TO BE DONE: Figure out how many lines of the material below contain the word "that". Answer with the number only.

Records contained in a dataset:
--- start ---

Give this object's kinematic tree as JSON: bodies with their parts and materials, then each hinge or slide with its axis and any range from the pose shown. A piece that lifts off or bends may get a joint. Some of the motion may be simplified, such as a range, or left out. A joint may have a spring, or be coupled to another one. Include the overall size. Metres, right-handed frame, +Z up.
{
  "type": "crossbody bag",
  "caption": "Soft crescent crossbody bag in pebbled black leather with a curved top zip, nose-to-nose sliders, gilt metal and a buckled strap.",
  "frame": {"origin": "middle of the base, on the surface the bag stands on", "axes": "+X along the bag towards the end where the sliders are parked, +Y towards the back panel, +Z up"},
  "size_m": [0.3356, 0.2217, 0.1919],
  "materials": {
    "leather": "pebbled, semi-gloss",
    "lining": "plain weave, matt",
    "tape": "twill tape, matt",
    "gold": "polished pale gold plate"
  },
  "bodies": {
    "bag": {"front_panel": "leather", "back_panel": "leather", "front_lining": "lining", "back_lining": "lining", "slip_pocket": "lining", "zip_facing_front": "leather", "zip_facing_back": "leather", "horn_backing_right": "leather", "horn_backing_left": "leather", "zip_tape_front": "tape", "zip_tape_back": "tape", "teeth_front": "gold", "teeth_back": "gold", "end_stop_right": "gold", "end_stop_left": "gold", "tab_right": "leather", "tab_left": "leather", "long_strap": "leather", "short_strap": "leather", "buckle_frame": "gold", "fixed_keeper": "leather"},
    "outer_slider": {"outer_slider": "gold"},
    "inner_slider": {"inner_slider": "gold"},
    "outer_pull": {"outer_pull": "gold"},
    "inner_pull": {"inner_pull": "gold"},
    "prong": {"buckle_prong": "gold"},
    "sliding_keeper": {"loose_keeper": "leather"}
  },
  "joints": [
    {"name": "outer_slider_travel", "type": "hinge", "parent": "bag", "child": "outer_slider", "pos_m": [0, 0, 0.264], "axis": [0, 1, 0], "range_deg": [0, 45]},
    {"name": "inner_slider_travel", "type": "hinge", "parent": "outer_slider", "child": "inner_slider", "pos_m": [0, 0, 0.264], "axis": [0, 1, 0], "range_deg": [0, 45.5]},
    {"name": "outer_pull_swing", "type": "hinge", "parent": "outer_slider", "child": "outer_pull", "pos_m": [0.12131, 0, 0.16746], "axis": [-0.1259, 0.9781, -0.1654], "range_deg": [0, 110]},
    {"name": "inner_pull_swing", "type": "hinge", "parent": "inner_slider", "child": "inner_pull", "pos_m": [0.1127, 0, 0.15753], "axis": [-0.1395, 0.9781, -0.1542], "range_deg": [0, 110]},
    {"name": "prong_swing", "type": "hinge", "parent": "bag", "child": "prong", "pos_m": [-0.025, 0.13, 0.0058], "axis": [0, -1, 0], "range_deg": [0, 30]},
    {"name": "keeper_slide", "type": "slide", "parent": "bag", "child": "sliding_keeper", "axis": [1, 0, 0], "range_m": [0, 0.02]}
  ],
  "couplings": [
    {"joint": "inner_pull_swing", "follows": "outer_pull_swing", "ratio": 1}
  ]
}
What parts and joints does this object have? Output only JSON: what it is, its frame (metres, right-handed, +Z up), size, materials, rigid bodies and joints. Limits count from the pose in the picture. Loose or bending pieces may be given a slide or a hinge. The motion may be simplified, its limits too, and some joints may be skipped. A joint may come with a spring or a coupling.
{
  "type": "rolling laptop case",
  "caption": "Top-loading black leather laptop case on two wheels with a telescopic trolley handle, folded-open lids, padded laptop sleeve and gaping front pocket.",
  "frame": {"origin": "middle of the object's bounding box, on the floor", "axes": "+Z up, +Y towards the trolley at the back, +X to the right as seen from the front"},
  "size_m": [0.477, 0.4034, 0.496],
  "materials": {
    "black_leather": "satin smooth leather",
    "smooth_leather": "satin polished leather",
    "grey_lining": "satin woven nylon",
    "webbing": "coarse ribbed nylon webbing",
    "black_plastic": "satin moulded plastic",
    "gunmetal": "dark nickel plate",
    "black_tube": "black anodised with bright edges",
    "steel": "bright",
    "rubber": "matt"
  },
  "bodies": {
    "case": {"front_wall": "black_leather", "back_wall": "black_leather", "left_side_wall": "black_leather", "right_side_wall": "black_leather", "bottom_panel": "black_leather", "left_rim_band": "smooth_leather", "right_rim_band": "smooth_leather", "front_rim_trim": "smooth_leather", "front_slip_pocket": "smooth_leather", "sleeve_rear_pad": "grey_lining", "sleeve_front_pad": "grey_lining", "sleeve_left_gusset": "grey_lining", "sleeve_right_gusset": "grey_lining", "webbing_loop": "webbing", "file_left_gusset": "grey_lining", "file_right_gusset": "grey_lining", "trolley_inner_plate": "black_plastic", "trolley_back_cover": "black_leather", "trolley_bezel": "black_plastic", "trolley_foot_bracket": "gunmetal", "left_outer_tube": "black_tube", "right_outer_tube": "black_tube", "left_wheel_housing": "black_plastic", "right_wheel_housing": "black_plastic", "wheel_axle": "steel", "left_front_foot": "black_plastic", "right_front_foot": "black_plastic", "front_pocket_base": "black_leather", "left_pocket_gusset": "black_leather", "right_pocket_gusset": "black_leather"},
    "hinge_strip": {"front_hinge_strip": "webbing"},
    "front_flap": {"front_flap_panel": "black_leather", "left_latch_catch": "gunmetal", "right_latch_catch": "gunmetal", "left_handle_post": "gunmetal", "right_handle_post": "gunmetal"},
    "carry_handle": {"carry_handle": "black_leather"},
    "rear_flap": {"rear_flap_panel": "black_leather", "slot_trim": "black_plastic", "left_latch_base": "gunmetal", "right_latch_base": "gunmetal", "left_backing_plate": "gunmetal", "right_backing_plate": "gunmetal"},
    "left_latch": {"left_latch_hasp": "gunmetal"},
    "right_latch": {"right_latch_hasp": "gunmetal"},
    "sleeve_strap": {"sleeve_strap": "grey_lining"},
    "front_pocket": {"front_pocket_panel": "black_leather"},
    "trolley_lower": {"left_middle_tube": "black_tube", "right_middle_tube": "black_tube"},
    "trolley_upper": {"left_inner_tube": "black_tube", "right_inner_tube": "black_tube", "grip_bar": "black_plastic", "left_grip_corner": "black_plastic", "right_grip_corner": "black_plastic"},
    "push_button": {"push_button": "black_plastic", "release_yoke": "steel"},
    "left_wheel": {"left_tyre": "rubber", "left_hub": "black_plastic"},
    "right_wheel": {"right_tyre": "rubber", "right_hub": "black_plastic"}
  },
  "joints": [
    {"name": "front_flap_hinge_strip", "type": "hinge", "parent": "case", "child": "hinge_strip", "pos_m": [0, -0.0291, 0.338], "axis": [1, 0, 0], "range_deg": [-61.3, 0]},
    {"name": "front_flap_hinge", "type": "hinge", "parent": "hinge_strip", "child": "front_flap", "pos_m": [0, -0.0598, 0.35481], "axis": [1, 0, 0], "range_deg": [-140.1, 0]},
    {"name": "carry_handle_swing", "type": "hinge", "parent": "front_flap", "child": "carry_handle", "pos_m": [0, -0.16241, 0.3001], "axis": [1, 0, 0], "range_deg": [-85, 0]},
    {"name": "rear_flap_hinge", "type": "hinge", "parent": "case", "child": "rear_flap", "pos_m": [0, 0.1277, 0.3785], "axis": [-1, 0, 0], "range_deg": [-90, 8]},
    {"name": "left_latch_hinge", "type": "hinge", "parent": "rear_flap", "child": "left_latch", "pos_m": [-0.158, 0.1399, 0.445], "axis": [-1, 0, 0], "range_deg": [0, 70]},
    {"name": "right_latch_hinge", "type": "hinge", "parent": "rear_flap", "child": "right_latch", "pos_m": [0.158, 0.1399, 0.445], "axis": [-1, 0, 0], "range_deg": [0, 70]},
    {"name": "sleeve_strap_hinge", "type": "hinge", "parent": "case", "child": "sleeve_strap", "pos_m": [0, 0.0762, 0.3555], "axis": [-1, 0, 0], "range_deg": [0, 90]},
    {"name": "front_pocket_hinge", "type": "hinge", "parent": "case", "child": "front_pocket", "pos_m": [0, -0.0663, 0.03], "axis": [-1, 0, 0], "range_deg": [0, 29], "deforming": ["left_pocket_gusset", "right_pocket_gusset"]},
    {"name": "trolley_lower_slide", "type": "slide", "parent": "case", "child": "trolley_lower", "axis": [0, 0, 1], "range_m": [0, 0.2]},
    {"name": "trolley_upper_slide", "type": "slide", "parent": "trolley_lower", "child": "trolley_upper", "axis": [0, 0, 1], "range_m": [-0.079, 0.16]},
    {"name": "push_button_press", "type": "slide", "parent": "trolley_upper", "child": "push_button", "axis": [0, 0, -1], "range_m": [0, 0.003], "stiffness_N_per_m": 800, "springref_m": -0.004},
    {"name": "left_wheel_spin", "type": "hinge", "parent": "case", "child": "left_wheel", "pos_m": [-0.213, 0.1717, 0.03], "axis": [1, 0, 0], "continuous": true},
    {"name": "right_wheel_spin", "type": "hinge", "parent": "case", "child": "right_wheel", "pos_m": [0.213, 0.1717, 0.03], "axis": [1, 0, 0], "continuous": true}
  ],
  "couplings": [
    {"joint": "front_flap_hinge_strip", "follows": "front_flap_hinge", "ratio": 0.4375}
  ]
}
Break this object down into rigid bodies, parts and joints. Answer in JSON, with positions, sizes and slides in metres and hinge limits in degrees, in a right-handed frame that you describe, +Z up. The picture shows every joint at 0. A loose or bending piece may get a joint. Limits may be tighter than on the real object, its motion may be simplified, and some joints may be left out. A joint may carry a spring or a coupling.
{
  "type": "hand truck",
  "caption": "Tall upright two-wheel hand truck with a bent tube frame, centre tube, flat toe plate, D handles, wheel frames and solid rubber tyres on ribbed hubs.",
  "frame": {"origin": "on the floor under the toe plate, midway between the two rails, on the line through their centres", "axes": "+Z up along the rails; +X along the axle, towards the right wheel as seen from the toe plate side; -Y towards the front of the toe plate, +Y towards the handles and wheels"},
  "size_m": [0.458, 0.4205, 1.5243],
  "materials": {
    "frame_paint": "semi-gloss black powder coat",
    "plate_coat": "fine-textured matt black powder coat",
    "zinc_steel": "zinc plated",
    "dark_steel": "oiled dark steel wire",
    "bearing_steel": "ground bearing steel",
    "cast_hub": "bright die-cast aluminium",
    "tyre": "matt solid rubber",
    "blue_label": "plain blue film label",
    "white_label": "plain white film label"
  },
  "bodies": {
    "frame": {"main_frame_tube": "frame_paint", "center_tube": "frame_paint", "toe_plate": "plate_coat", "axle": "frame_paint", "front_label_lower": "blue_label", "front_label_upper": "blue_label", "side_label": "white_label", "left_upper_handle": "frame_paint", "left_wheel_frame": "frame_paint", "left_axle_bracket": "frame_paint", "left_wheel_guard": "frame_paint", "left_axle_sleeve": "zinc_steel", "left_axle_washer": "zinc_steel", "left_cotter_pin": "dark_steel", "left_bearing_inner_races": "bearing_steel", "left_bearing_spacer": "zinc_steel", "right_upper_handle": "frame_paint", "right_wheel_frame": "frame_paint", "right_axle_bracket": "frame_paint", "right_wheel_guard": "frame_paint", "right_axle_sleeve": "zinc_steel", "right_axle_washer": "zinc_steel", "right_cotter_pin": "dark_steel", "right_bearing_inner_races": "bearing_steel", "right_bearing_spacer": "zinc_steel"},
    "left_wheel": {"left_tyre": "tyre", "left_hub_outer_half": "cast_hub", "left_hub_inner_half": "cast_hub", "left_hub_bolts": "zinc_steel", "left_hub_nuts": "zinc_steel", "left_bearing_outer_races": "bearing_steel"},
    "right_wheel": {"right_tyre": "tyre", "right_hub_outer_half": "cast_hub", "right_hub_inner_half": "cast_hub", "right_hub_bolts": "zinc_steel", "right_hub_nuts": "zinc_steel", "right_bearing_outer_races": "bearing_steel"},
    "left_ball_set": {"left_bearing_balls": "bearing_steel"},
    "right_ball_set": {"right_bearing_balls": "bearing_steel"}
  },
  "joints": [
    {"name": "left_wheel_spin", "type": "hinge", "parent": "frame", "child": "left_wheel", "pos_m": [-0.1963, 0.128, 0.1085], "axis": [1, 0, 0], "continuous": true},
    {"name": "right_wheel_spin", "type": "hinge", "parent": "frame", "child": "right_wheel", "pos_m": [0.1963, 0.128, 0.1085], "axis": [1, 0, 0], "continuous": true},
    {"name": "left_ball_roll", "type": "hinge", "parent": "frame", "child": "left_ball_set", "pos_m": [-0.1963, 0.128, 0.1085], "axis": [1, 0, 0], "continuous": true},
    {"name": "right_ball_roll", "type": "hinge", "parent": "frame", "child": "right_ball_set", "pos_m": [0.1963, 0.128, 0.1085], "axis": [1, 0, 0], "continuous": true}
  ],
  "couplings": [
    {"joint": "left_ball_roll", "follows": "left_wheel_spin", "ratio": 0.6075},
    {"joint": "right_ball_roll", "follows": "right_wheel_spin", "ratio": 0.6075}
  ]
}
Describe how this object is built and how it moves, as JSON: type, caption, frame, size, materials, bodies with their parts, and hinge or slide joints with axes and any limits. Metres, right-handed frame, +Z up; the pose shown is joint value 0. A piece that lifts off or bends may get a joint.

--- end ---

TASK RESPONSE: 3